A los políticos, les exigimos demasiado

El Ayuntamiento de Madrid, organiza una especie de cursos acelerados para que los ediles, recientemente elegidos, aprendan el funcionamiento del Consistorio y se enteren, más o menos, de por dónde va la cosa. Todo un fiasco porque uno pensaba que -cinismos de Tierno Galván aparte- ya venían aprendidos de casa.

Ahora que se avecinan tantas elecciones, no estaría de más que los españoles nos paráramos a reflexionar sobre la consideración que tenemos a los políticos y si no estaremos sobrevalorando su figura. Al fin y al cabo son humanos como nosotros y quizás estemos esperando demasiado de ellos. Después vienen las decepciones.
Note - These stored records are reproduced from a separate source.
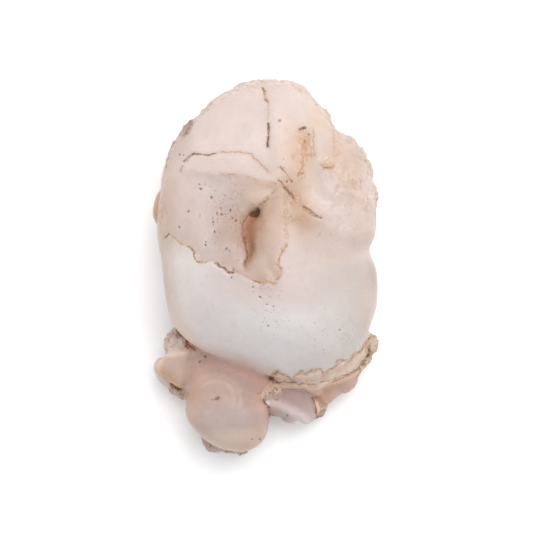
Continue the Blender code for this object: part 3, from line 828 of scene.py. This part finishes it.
lay((0.45, 0.36, 0.325), lobes["ball"] * spot((-9.0, -36.5), (7.0, 5.0)))
lay((0.62, 0.475, 0.405), 0.7 * spot((-12.5, -28.8), (7.5, 3.0)) * (1 - lobes["cream fan"]))
lay((0.62, 0.49, 0.41), lobes["ball"] * spot((-10.5, -42.6), (8.5, 2.6), 8))
lay(CREAM, 0.35 * lobes["ball"] * spot((-13.4, -27.2), (2.6, 1.2), 10, 0.7))
lay(CREAM, 0.4 * band(ring - INNER_RING, 0.5) * ring_side)
lay(CREAM, 0.3 * band(ring - OUTER_RING, 0.45) * ring_side)
# The druse's white patch: partly its own white, partly painted light, made paler against the dome's shade
lay((0.88, 0.78, 0.75), lobes["grey druse"] * spot((-21.8, -18.8), (3.0, 1.5), 15, 0.6))
lay((0.64, 0.44, 0.37), spot((-18.0, -19.9), (1.1, 1.2), 0, 0.5))
lay(CREAM, 0.8 * lobes["cream fan"] * band(rim_gap, 0.8))
lay((0.66, 0.42, 0.24), 0.7 * lobes["cream fan"] * band(rim_gap, 0.7) * step(24.5, 26.0, -y))
cloud_gap = np.abs(from_line(plan, [(1.0, -32.2), (4.3, -33.6), (7.0, -35.2), (10.0, -37.0)])[0])
lay((0.74, 0.65, 0.63), 0.9 * lobes["pale foot"] * band(cloud_gap, 1.2))
# Painted light on the fan's top rim, where the dome shades it
lay((0.88, 0.72, 0.64), 0.9 * spot((-21.0, -20.5), (4.4, 0.9)))
# The crust, pale along its lower edge and rusty along its upper one
lay((0.67, 0.515, 0.42), crusty)
lay(CREAM, 0.6 * foot_side * band(low_gap + 1.0, 0.4))
lay(OCHRE, 0.65 * foot_side * band(crust_gap, 0.45))
lay(TAN, top_side * 0.25 * band(crack_gap, 0.7))


def stain_and_painted_light(share, mask):
    """Darkens a patch to a share of its red, green and blue, or lightens it where the share is over 1. It
    lays real stains, and painted shade and painted light where noted.
    """
    tint[:] *= 1 + (np.array(share) - 1) * np.clip(mask, 0, 1)[:, None]


def stain_and_painted_light_patches(mask, patches):
    """Darkens or lightens soft patches within a mask, each a share, and then what spot takes."""
    for share, *where in patches:
        stain_and_painted_light(share, mask * spot(*where))


# The last tone changes, in the hollow, on the dome, the rims and the neck, and anywhere else: mostly plain
# tone, with the painted shade and painted light among them noted
stain_and_painted_light_patches(hollow, [
    ((0.95, 0.94, 0.94), (1.0, 2.0), (4.0, 9.0)),
    ((0.87, 0.84, 0.82), (-6.0, 0.2), (6.0, 2.2), -20),
    ((0.95, 0.96, 0.97), (-16.0, 12.5), (8.0, 6.0)),
    ((0.92, 0.88, 0.86), (-4.2, 9.6), (1.8, 3.0), 0, 0.6),
    ((0.86, 0.76, 0.68), (-1.0, 13.6), (2.6, 2.2), 35),
    ((0.95, 0.89, 0.83), (-1.8, 8.0), (1.4, 6.0), -8),
    ((0.92, 0.89, 0.87), (-9.8, 9.0), (3.2, 4.0)),
])
# On the dome: painted shade under the tongue's tip, over its lower left and along its right edge, among
# plain tone changes
stain_and_painted_light_patches(dome, [
    ((0.93, 0.93, 0.93), (-6.5, -2.6), (6.5, 1.8), -15),
    ((0.90, 0.88, 0.88), (0.8, -4.9), (3.0, 1.6)),
    ((0.96, 0.945, 0.94), (-13.0, -14.5), (12.0, 4.0), -25),
    ((0.92, 0.92, 0.92), (23.6, -14.8), (1.8, 3.2)),
    ((0.97, 0.965, 0.965), (-19.0, -6.0), (7.0, 10.0)),
    ((1.03, 1.05, 1.04), (19.0, -10.0), (6.0, 16.0)),
])
# Darker on the rims high up: browner on the left rim of the hollow's face, painted shade on the dome's right
# rim; then the dark brown notch in the crown's left rim
stain_and_painted_light_patches(rim_up, [
    ((0.89, 0.80, 0.71), (-25.0, 12.0), (2.8, 8.0)),
    ((0.78, 0.75, 0.73), (26.6, -1.8), (2.2, 3.6)),
    ((0.60, 0.50, 0.42), (-19.6, 33.6), (1.3, 2.4), -35, 0.6),
])
stain_and_painted_light_patches(lobes["neck"], [
    ((0.86, 0.82, 0.83), (-6.0, -26.0), (12.0, 3.0), -21, 0.7),
    ((0.94, 0.94, 0.95), (-11.0, -23.6), (8.0, 2.4), -21),
])
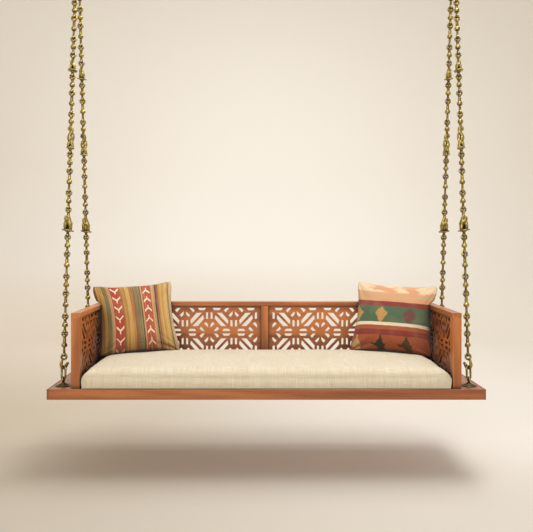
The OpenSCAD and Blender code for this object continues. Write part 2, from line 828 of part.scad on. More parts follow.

Un político es un ciudadano normal y corriente con nuestras virtudes y con nuestros defectos que, en el mejor de los casos, hace lo que puede y poco más. Y puede lo que puede. Pero tenemos por ellos una reverencia especial unas deferencias excesivas y hasta un temor que escapa a toda lógica porque, en el mejor de los casos, son más o menos, como todos.

Posiblemente el coche oficial, los escoltas, los despachos grandes y alfombrados, las dificultades para acceder a ellos, fuera de mítines electorales, y los corifeos que rodean al líder, sean elementos que contribuyan a esa caída de baba que no parece muy racional.

Sus curriculums son más bien normales tirando a escasos y cuando alguno tiene una oposición o es funcionario, nos admiramos como no ocurriera con otros españoles. Si se quitan la corbata decimos embobados que son muy cercanos y si se toman una caña en la barra de un bar, casi entramos en trance.

Los políticos tienen el poder que nosotros hemos delegado, ni un ápice más; son igual de bajitos o de rubios que nosotros y, a veces –demasiadas veces- se van de camino por eso de la corrupción, como otros ciudadanos, con la diferencia de que el político corrupto lo es con nuestros dineros.

Otra diferencia se produce si el ciudadano normal mete la pata. Si ocurre, suele hacerlo en su propio corral mientras que el político siempre se equivoca en corral ajeno. Son escuchados como el oráculo de Delfos y cuanto dicen y hacen, se convierte, para muchos, en dogma de fe.

Por eso, además de sopesar el voto, tendríamos que valorar al político, no exigirle como a un superhombre y contemplarlo, simplemente, como una necesidad inherente a la partitocracia que vivimos.

Huiríamos así del político instalado, de la mal llamada clase política y nos ahorraríamos disgustos y hasta dinero.